Written request >>
Your task is to copy each line that has the word "objects".

Information supplied >>
● ● ● ● ●

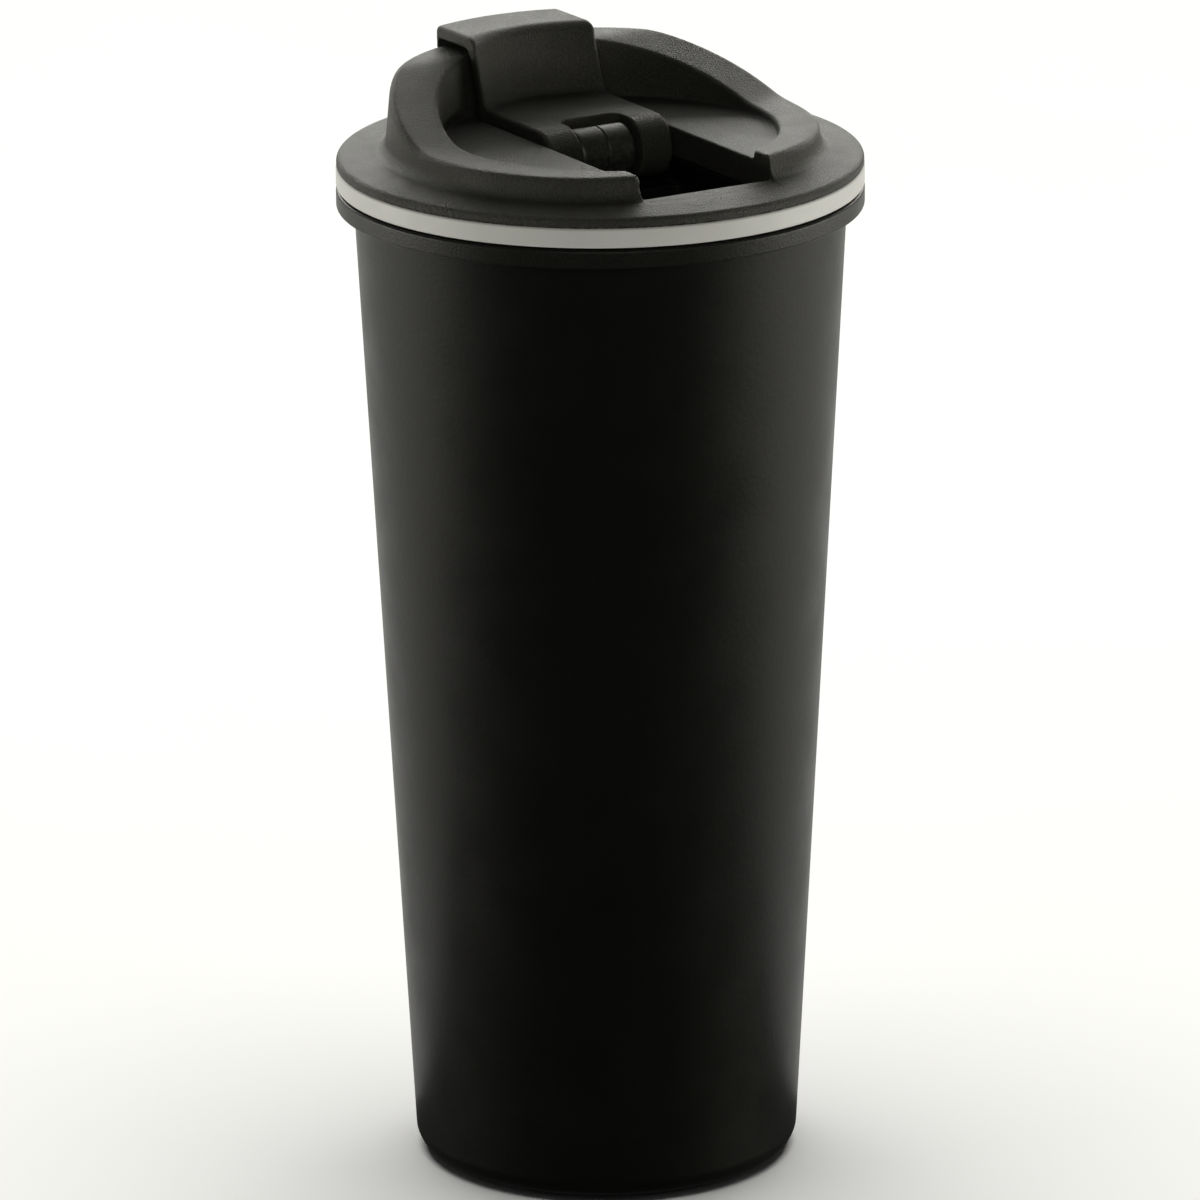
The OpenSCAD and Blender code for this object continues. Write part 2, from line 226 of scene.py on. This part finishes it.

● ● ● ● ●

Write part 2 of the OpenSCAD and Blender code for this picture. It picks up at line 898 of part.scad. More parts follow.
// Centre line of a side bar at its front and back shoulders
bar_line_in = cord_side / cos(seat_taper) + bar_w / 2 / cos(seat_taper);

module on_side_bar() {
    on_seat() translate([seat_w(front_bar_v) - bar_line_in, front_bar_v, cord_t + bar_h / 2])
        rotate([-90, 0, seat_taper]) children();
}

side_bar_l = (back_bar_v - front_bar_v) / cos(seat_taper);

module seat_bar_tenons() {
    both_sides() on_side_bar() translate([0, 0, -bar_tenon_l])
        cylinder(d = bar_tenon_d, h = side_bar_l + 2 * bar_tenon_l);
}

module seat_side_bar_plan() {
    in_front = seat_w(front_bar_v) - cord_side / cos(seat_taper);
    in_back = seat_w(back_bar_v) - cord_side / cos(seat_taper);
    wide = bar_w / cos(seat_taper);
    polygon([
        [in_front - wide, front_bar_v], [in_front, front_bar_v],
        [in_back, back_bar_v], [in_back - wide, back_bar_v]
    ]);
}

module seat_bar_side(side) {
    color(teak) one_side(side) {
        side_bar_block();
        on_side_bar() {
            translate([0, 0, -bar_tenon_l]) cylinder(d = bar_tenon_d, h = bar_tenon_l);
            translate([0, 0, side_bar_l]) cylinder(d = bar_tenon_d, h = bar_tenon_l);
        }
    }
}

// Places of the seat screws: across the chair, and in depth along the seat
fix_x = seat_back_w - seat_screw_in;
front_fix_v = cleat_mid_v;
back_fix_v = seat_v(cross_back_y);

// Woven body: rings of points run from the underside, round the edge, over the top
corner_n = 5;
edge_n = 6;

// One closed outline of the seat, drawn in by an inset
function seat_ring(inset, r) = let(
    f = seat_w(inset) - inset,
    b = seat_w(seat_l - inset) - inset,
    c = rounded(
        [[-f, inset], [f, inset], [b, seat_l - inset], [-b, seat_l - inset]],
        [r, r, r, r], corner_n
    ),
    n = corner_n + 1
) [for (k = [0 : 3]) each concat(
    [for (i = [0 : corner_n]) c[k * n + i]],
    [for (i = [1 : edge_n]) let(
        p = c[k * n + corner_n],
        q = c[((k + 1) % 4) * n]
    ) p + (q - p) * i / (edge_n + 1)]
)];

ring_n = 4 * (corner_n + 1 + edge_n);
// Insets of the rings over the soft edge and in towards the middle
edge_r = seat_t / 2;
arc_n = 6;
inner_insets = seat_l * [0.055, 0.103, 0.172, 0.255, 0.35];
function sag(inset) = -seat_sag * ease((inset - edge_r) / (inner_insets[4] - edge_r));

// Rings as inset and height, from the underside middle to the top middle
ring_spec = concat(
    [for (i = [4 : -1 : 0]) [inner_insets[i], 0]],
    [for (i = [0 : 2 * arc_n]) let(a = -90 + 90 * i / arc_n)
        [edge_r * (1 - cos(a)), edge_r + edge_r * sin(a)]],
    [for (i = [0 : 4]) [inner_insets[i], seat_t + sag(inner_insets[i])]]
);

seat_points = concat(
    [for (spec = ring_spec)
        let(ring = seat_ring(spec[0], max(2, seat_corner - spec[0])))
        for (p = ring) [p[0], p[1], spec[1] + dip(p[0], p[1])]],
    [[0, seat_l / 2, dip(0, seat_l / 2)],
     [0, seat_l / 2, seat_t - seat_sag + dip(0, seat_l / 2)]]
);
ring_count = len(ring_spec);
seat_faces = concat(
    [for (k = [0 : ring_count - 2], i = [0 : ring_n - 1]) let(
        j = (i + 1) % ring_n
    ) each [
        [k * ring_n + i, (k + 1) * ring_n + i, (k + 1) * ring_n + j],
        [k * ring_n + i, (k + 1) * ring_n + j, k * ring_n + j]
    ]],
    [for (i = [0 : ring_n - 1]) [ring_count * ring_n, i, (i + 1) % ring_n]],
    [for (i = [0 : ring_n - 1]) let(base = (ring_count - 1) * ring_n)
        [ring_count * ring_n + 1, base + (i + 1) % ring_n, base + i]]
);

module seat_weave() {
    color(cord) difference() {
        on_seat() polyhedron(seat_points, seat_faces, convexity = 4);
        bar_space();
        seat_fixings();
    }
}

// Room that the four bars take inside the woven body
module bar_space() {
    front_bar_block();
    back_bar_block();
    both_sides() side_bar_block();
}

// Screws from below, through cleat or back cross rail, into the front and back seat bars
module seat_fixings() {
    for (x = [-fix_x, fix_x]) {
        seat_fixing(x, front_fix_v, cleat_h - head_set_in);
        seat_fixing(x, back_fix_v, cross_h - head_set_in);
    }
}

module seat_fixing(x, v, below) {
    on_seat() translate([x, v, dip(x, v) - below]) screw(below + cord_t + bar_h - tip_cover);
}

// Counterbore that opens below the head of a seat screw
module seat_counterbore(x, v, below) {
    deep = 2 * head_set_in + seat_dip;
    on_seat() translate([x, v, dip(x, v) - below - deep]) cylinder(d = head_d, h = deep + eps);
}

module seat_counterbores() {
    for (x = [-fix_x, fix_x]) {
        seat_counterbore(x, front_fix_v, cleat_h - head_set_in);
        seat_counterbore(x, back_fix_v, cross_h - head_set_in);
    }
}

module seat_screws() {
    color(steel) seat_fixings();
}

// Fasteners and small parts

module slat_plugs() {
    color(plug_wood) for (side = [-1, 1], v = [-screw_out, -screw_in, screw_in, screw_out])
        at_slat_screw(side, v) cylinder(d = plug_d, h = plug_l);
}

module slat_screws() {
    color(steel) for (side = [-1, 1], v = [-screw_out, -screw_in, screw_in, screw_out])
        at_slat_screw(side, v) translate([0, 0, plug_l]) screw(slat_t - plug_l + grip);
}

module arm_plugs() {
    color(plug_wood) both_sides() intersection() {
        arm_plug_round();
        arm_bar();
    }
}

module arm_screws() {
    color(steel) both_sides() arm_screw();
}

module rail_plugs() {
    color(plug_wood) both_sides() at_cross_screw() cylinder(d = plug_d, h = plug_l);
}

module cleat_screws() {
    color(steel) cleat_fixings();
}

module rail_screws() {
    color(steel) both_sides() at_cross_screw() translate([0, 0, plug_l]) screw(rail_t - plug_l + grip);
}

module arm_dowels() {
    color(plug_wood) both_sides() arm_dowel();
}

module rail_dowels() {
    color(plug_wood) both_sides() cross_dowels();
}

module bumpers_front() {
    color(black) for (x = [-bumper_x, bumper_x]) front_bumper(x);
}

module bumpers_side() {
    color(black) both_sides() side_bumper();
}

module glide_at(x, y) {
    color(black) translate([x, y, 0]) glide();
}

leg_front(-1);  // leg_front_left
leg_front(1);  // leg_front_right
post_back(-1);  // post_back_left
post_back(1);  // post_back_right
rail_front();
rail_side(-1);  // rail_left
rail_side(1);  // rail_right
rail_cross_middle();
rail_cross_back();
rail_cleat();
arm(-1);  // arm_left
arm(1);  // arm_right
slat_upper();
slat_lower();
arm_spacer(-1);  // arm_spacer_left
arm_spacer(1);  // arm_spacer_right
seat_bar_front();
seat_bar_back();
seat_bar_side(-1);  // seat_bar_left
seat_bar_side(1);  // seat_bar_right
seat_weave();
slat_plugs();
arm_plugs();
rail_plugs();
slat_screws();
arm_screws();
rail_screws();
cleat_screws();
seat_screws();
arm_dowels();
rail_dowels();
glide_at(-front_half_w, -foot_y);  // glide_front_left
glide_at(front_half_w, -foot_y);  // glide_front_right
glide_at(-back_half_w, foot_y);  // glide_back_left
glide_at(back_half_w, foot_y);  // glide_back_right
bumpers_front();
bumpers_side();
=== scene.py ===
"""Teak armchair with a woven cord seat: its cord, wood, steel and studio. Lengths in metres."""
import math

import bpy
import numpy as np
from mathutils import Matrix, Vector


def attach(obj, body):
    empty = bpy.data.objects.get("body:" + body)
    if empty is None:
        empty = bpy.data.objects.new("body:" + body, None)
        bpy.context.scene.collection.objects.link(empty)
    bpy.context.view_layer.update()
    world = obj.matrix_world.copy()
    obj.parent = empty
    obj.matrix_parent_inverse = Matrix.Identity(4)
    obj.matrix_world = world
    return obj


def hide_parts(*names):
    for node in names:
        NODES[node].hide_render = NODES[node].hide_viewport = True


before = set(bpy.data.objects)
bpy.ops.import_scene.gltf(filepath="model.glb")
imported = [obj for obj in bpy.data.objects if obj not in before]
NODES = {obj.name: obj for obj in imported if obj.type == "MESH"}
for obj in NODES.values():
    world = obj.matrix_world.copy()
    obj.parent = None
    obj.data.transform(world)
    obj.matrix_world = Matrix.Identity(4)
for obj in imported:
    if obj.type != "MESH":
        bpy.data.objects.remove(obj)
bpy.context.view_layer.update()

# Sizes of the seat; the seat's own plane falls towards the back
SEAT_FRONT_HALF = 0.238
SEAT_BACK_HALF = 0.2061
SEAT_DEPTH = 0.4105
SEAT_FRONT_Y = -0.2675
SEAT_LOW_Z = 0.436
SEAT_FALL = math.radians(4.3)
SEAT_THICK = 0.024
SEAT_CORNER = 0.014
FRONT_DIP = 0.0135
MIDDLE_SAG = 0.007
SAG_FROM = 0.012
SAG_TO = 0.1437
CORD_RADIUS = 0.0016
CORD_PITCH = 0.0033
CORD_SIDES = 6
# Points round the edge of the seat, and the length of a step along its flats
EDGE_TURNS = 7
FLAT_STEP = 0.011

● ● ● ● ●

Completed exercise >>
    empty = bpy.data.objects.get("body:" + body)
        empty = bpy.data.objects.new("body:" + body, None)
        bpy.context.scene.collection.objects.link(empty)
before = set(bpy.data.objects)
imported = [obj for obj in bpy.data.objects if obj not in before]
        bpy.data.objects.remove(obj)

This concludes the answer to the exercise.